Freitag für Freitag gehen mittlerweile im ganzen Land Hunderttausende auf die Straße. Sie wollen vorerst überhaupt keine Wahlen, sondern einen Übergang zu einem neuen, demokratischeren Algerien. Unter dem Druck der Straße halten zwar die Parteien, die einst Bouteflika stützten, am 4. Juli als Wahltermin fest, doch Kandidaten schickten auch sie keine.
„Das Land steht vor einer beispiellosen Situation in seiner Geschichte – wahrscheinlich auch weltweit – nämlich vor einer Präsidentschaftswahl, die von den Wählern schon im Vorhinein boykottiert wird und die keine wichtigen Kandidaten für das höchsten Amt im Staate hat“, fasst die Tageszeitung Algerien, Liberté, zusammen. „Die Wahlen vom 4. Juli werden ohne jeden Zweifel verschoben oder annulliert“, ist sich das wichtigste francophone Blatt des Landes, El Watan, sicher. Dies wäre ein schwerer Schlag für die Armeeführung rund um General Ahmed Gaïd Salah, die in den Wahlen am 4. Juli die einzige friedliche Möglichkeit sah, Zeit zu gewinnen, um die alte Machtstrukturen auch ohne Bouteflika so weit wie möglich zu erhalten.

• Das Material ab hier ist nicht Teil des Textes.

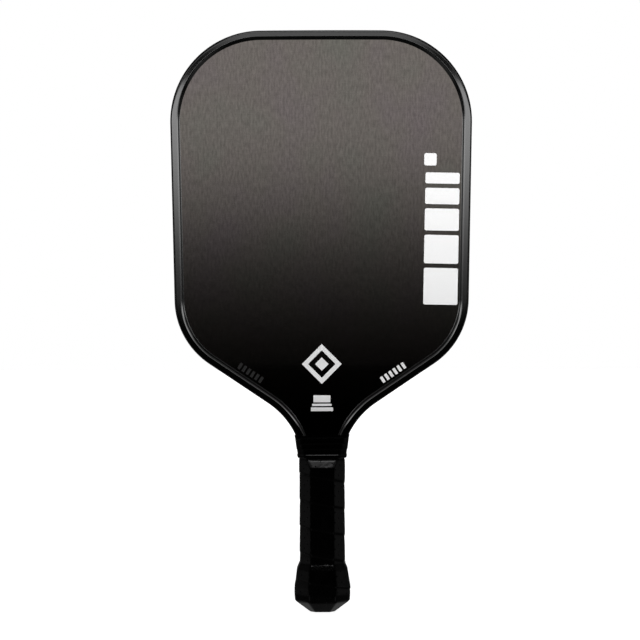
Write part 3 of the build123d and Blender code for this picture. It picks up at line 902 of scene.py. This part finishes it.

In 14 Protestfreitagen hat die Opposition damit mehr erreicht, als viele zu hoffen wagten. Doch die Opposition ist zersplittert, Es fehlt an klaren Strukturen und es fehlt an Führern und damit an einer gemeinsamen Strategie. Das soll sich jetzt ändern. Am vergangenen Samstag trafen sich zum zweiten Mal über 60 Organisationen, von freien Gewerkschaften über Menschenrechtsorganisationen, die Jugendorganisation RAJ, bis hin zum Verband der Angehörigen von Verschwundenen, SOS Disparus. Sie wollen einen gemeinsamen Plan für einen politischen Übergang ausarbeiten.
„In mehreren Punkten herrscht Übereinstimmung“, berichtet Messaoud Boudiba, Sprecher der freien Lehrergewerkschaft Cnapeste, in deren Räume in Algier die Treffen stattfanden. „Wir sind alle für den Bruch mit der gegenwärtigen Macht; wir sind alle für eine Periode des friedlichen demokratischen Übergangs. Alle sind für eine Übergangsregierung mit vom Volk gewählten Personen, sowie und für die Ernennung eines unabhängigen Gremiums, das die Wahlen organisiert und überwacht“, fasst er zusammen.
Sollten die Wahlen tatsächlich suspendiert werden, wäre dies de facto ein Schritt ausserhalb der bisherigen verfassungsmässigen Ordnung. Die einzige verbleibende, sichtbare Machtstruktur wäre dann die Armee. „Niemand kann heute bestreiten, dass die wirkliche Macht heute bei der Armee liegt. (…) Die Armee muss deshalb die Übergangszeit begleiten, nicht managen, sondern nur begleiten“, wünscht sich Messaoud Boudiba. General Gaïd Salah schweigt sich bisher zu einer Suspendierung der Wahlen und den Folgen aus.